Contrairement à l'adage qui dit que la justice est rendue dans un climat de sérénité, l'audience du tribunal de grande instance hors classe de Dakar statuant en matière correctionnelle dans l'affaire de diffamation opposant Ousmane Sonko à Mame Mbaye Niang s'est tenue dans une ambiance très tendue hier, jeudi. Un avocat de la défense a été même expulsé de la salle par le président du tribunal.

Il s'agit de Me Ousseynou Fall. En effet, prenant la parole dans une salle envahie par un vacarme, peu après l'arrivée de son client, la robe noire a estimé que ce dernier du fait des violences qu'il a subies de la part des éléments des forces de défense n'était pas en mesure de comparaitre a demandé un renvoi. Prenant la parole, le président du tribunal estimant que la " justice est rendue dans la sérénité " a invité tout le monde à garder le silence sans quoi, il n'hésitera pas à faire évacuer toute la salle.

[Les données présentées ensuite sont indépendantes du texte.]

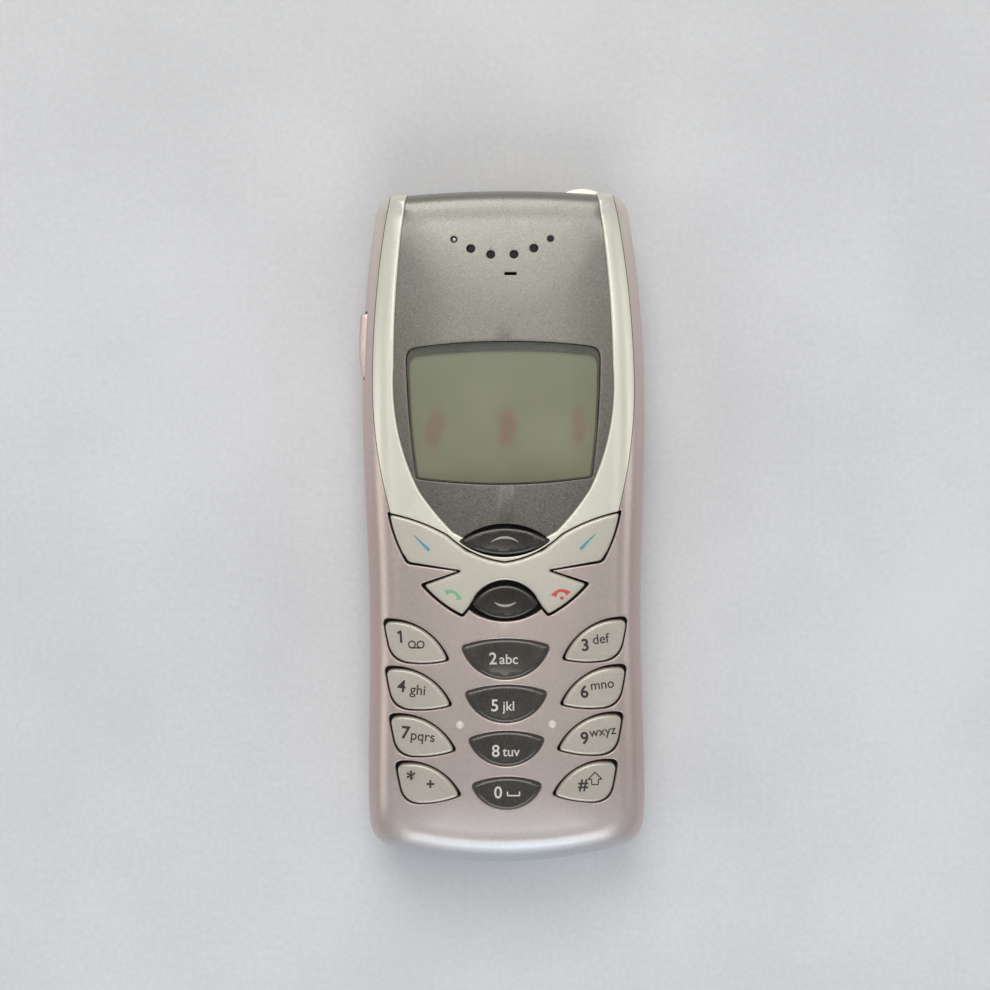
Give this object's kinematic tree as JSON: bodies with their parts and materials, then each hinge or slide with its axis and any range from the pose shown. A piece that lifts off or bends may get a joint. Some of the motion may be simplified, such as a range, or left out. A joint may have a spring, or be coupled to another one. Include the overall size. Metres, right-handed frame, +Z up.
{
  "type": "mobile phone",
  "caption": "Compact candybar mobile phone with waisted body, V-shaped bezel, crowned front, leaf and lens keys, a rocking function-key plate and a slide-off back cover.",
  "frame": {"origin": "centre of the bounding box's bottom: the phone lies on its back cover, which rests on z = 0", "axes": "+X towards the right edge seen from the front, +Y towards the earpiece end, +Z up out of the front face"},
  "size_m": [0.0434, 0.1024, 0.018],
  "materials": {
    "battery_wrap": "dark grey plastic case",
    "bezel_silver": "silver-white satin paint",
    "board_green": "solder-masked epoxy board",
    "card": "off-white card plastic",
    "copper_foil": "copper alloy foil",
    "cover_paint": "pearl pink-silver paint over plastic, satin gloss",
    "dark_plastic": "black glass-filled plastic",
    "dark_rubber": "black rubber",
    "function_silver": "light silver-pink paint with printed symbols",
    "gold_contact": "gold-plated spring metal",
    "grey_plastic": "grey glass-filled plastic",
    "guide_acrylic": "clear acrylic light guide",
    "ir_red": "very dark red infrared filter",
    "key_graphite": "dark graphite gloss with pale printed legends",
    "key_silver": "light silver paint with dark printed legends",
    "lcd": "grey-green reflective display glass",
    "lens_clear": "clear moulded window",
    "panel_graphite": "graphite metallic paint with fine flake, clear coated",
    "polyester": "thin polyester sheet over steel domes",
    "silicone": "translucent silicone",
    "steel": "bright steel",
    "tin_steel": "tin-plated steel",
    "tungsten": "sintered heavy metal",
    "white_plastic": "natural white plastic"
  },
  "bodies": {
    "phone": {"front_cover": "cover_paint", "bezel_frame": "bezel_silver", "window_panel": "panel_graphite", "display_lens": "lens_clear", "display_gasket": "dark_rubber", "lcd_glass": "lcd", "lcd_frame": "white_plastic", "light_guide": "guide_acrylic", "backlight_leds": "white_plastic", "keymat": "silicone", "dome_sheet": "polyester", "main_board": "board_green", "board_shields": "tin_steel", "earpiece_speaker": "dark_plastic", "earpiece_gasket": "dark_rubber", "ringer_buzzer": "dark_plastic", "microphone": "tin_steel", "microphone_boot": "dark_rubber", "bottom_connector": "dark_plastic", "connector_contacts": "gold_contact", "charger_pin": "steel", "chassis": "grey_plastic", "chassis_screws": "steel", "top_cap": "grey_plastic", "antenna_carrier": "white_plastic", "antenna_plate": "copper_foil", "battery": "battery_wrap", "battery_contacts": "gold_contact", "sim_holder": "steel", "sim_card": "card", "infrared_window": "ir_red", "infrared_module": "dark_plastic", "vibra_motor": "steel", "latch_spring": "steel", "power_switch": "tin_steel", "volume_switches": "tin_steel", "backup_cell": "steel"},
    "back_cover_body": {"back_cover": "cover_paint"},
    "release_button_body": {"release_button": "grey_plastic"},
    "power_key_body": {"power_key": "bezel_silver"},
    "volume_key_body": {"volume_key": "cover_paint"},
    "scroll_up_key_body": {"scroll_up_key": "key_graphite"},
    "scroll_down_key_body": {"scroll_down_key": "key_graphite"},
    "function_key_pad_body": {"function_key_pad": "silicone"},
    "function_key_plate_body": {"function_key_plate": "function_silver"},
    "vibra_weight_body": {"vibra_weight": "tungsten"},
    "key_1_body": {"key_1": "key_silver"},
    "key_2_body": {"key_2": "key_graphite"},
    "key_3_body": {"key_3": "key_silver"},
    "key_4_body": {"key_4": "key_silver"},
    "key_5_body": {"key_5": "key_graphite"},
    "key_6_body": {"key_6": "key_silver"},
    "key_7_body": {"key_7": "key_silver"},
    "key_8_body": {"key_8": "key_graphite"},
    "key_9_body": {"key_9": "key_silver"},
    "key_star_body": {"key_star": "key_silver"},
    "key_0_body": {"key_0": "key_graphite"},
    "key_hash_body": {"key_hash": "key_silver"}
  },
  "joints": [
    {"name": "back_cover_slide", "type": "slide", "parent": "phone", "child": "back_cover_body", "axis": [0, -1, 0], "range_m": [0, 0.1]},
    {"name": "release_button_press", "type": "slide", "parent": "phone", "child": "release_button_body", "axis": [0, 0, 1], "range_m": [0, 0.0008], "stiffness_N_per_m": 600},
    {"name": "power_key_press", "type": "slide", "parent": "phone", "child": "power_key_body", "axis": [0, -1, 0], "range_m": [0, 0.0004], "stiffness_N_per_m": 800},
    {"name": "volume_key_rock", "type": "hinge", "parent": "phone", "child": "volume_key_body", "pos_m": [-0.0206, 0.0275, 0.0126], "axis": [0, 0, 1], "range_deg": [-3, 3], "stiffness_Nm_per_rad": 0.02},
    {"name": "scroll_up_key_press", "type": "slide", "parent": "phone", "child": "scroll_up_key_body", "axis": [0, 0, -1], "range_m": [0, 0.0004], "stiffness_N_per_m": 800},
    {"name": "scroll_down_key_press", "type": "slide", "parent": "phone", "child": "scroll_down_key_body", "axis": [0, 0, -1], "range_m": [0, 0.0004], "stiffness_N_per_m": 800},
    {"name": "function_keys_tilt", "type": "hinge", "parent": "phone", "child": "function_key_pad_body", "pos_m": [0, -0.0067, 0.01385], "axis": [1, 0, 0], "range_deg": [-2, 2], "stiffness_Nm_per_rad": 0.5},
    {"name": "function_keys_rock", "type": "hinge", "parent": "function_key_pad_body", "child": "function_key_plate_body", "pos_m": [0, -0.0067, 0.01485], "axis": [0, 1, 0], "range_deg": [-1.5, 1.5], "stiffness_Nm_per_rad": 0.5},
    {"name": "vibra_weight_spin", "type": "hinge", "parent": "phone", "child": "vibra_weight_body", "pos_m": [-0.002, 0.0321, 0.0047], "axis": [1, 0, 0], "continuous": true},
    {"name": "key_1_press", "type": "slide", "parent": "phone", "child": "key_1_body", "axis": [0, 0, -1], "range_m": [0, 0.0004], "stiffness_N_per_m": 800},
    {"name": "key_2_press", "type": "slide", "parent": "phone", "child": "key_2_body", "axis": [0, 0, -1], "range_m": [0, 0.0004], "stiffness_N_per_m": 800},
    {"name": "key_3_press", "type": "slide", "parent": "phone", "child": "key_3_body", "axis": [0, 0, -1], "range_m": [0, 0.0004], "stiffness_N_per_m": 800},
    {"name": "key_4_press", "type": "slide", "parent": "phone", "child": "key_4_body", "axis": [0, 0, -1], "range_m": [0, 0.0004], "stiffness_N_per_m": 800},
    {"name": "key_5_press", "type": "slide", "parent": "phone", "child": "key_5_body", "axis": [0, 0, -1], "range_m": [0, 0.0004], "stiffness_N_per_m": 800},
    {"name": "key_6_press", "type": "slide", "parent": "phone", "child": "key_6_body", "axis": [0, 0, -1], "range_m": [0, 0.0004], "stiffness_N_per_m": 800},
    {"name": "key_7_press", "type": "slide", "parent": "phone", "child": "key_7_body", "axis": [0, 0, -1], "range_m": [0, 0.0004], "stiffness_N_per_m": 800},
    {"name": "key_8_press", "type": "slide", "parent": "phone", "child": "key_8_body", "axis": [0, 0, -1], "range_m": [0, 0.0004], "stiffness_N_per_m": 800},
    {"name": "key_9_press", "type": "slide", "parent": "phone", "child": "key_9_body", "axis": [0, 0, -1], "range_m": [0, 0.0004], "stiffness_N_per_m": 800},
    {"name": "key_star_press", "type": "slide", "parent": "phone", "child": "key_star_body", "axis": [0, 0, -1], "range_m": [0, 0.0004], "stiffness_N_per_m": 800},
    {"name": "key_0_press", "type": "slide", "parent": "phone", "child": "key_0_body", "axis": [0, 0, -1], "range_m": [0, 0.0004], "stiffness_N_per_m": 800},
    {"name": "key_hash_press", "type": "slide", "parent": "phone", "child": "key_hash_body", "axis": [0, 0, -1], "range_m": [0, 0.0004], "stiffness_N_per_m": 800}
  ]
}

Arrachant de nouveau la parole, Me Ousseynou Fall tout en insistant sur la demande de renvoi de l'audience a invité le juge Mohamed Diop puisque c'est de lui qu'il s'agit à commencer à faire sortir de la salle des éléments encagoulés du Groupement d'intervention de la Gendarmerie nationale (Gign) pour faire régner la sérénité dans la salle. " Nous ne supportons pas la présence des Forces de l'ordre. Ces hommes ne sont pas identifiables.

En plus, ils instaurent une atmosphère tendue dans la salle. C'est inadmissible ce qui se passe et nous n'acceptons la présence des forces de l'ordre. Vous serez complices de forfaiture, parce que Ousmane Sonko doit être suivi par un médecin ". En réaction, le président du tribunal lui a demandé de quitter la salle. Mais, face au refus de l'avocat de la défense de s'exécuter, le juge a tout simplement procédé à une nouvelle suspension de l'audience. Au total, quatre suspensions d'audience ont été dénombrées hier, jeudi.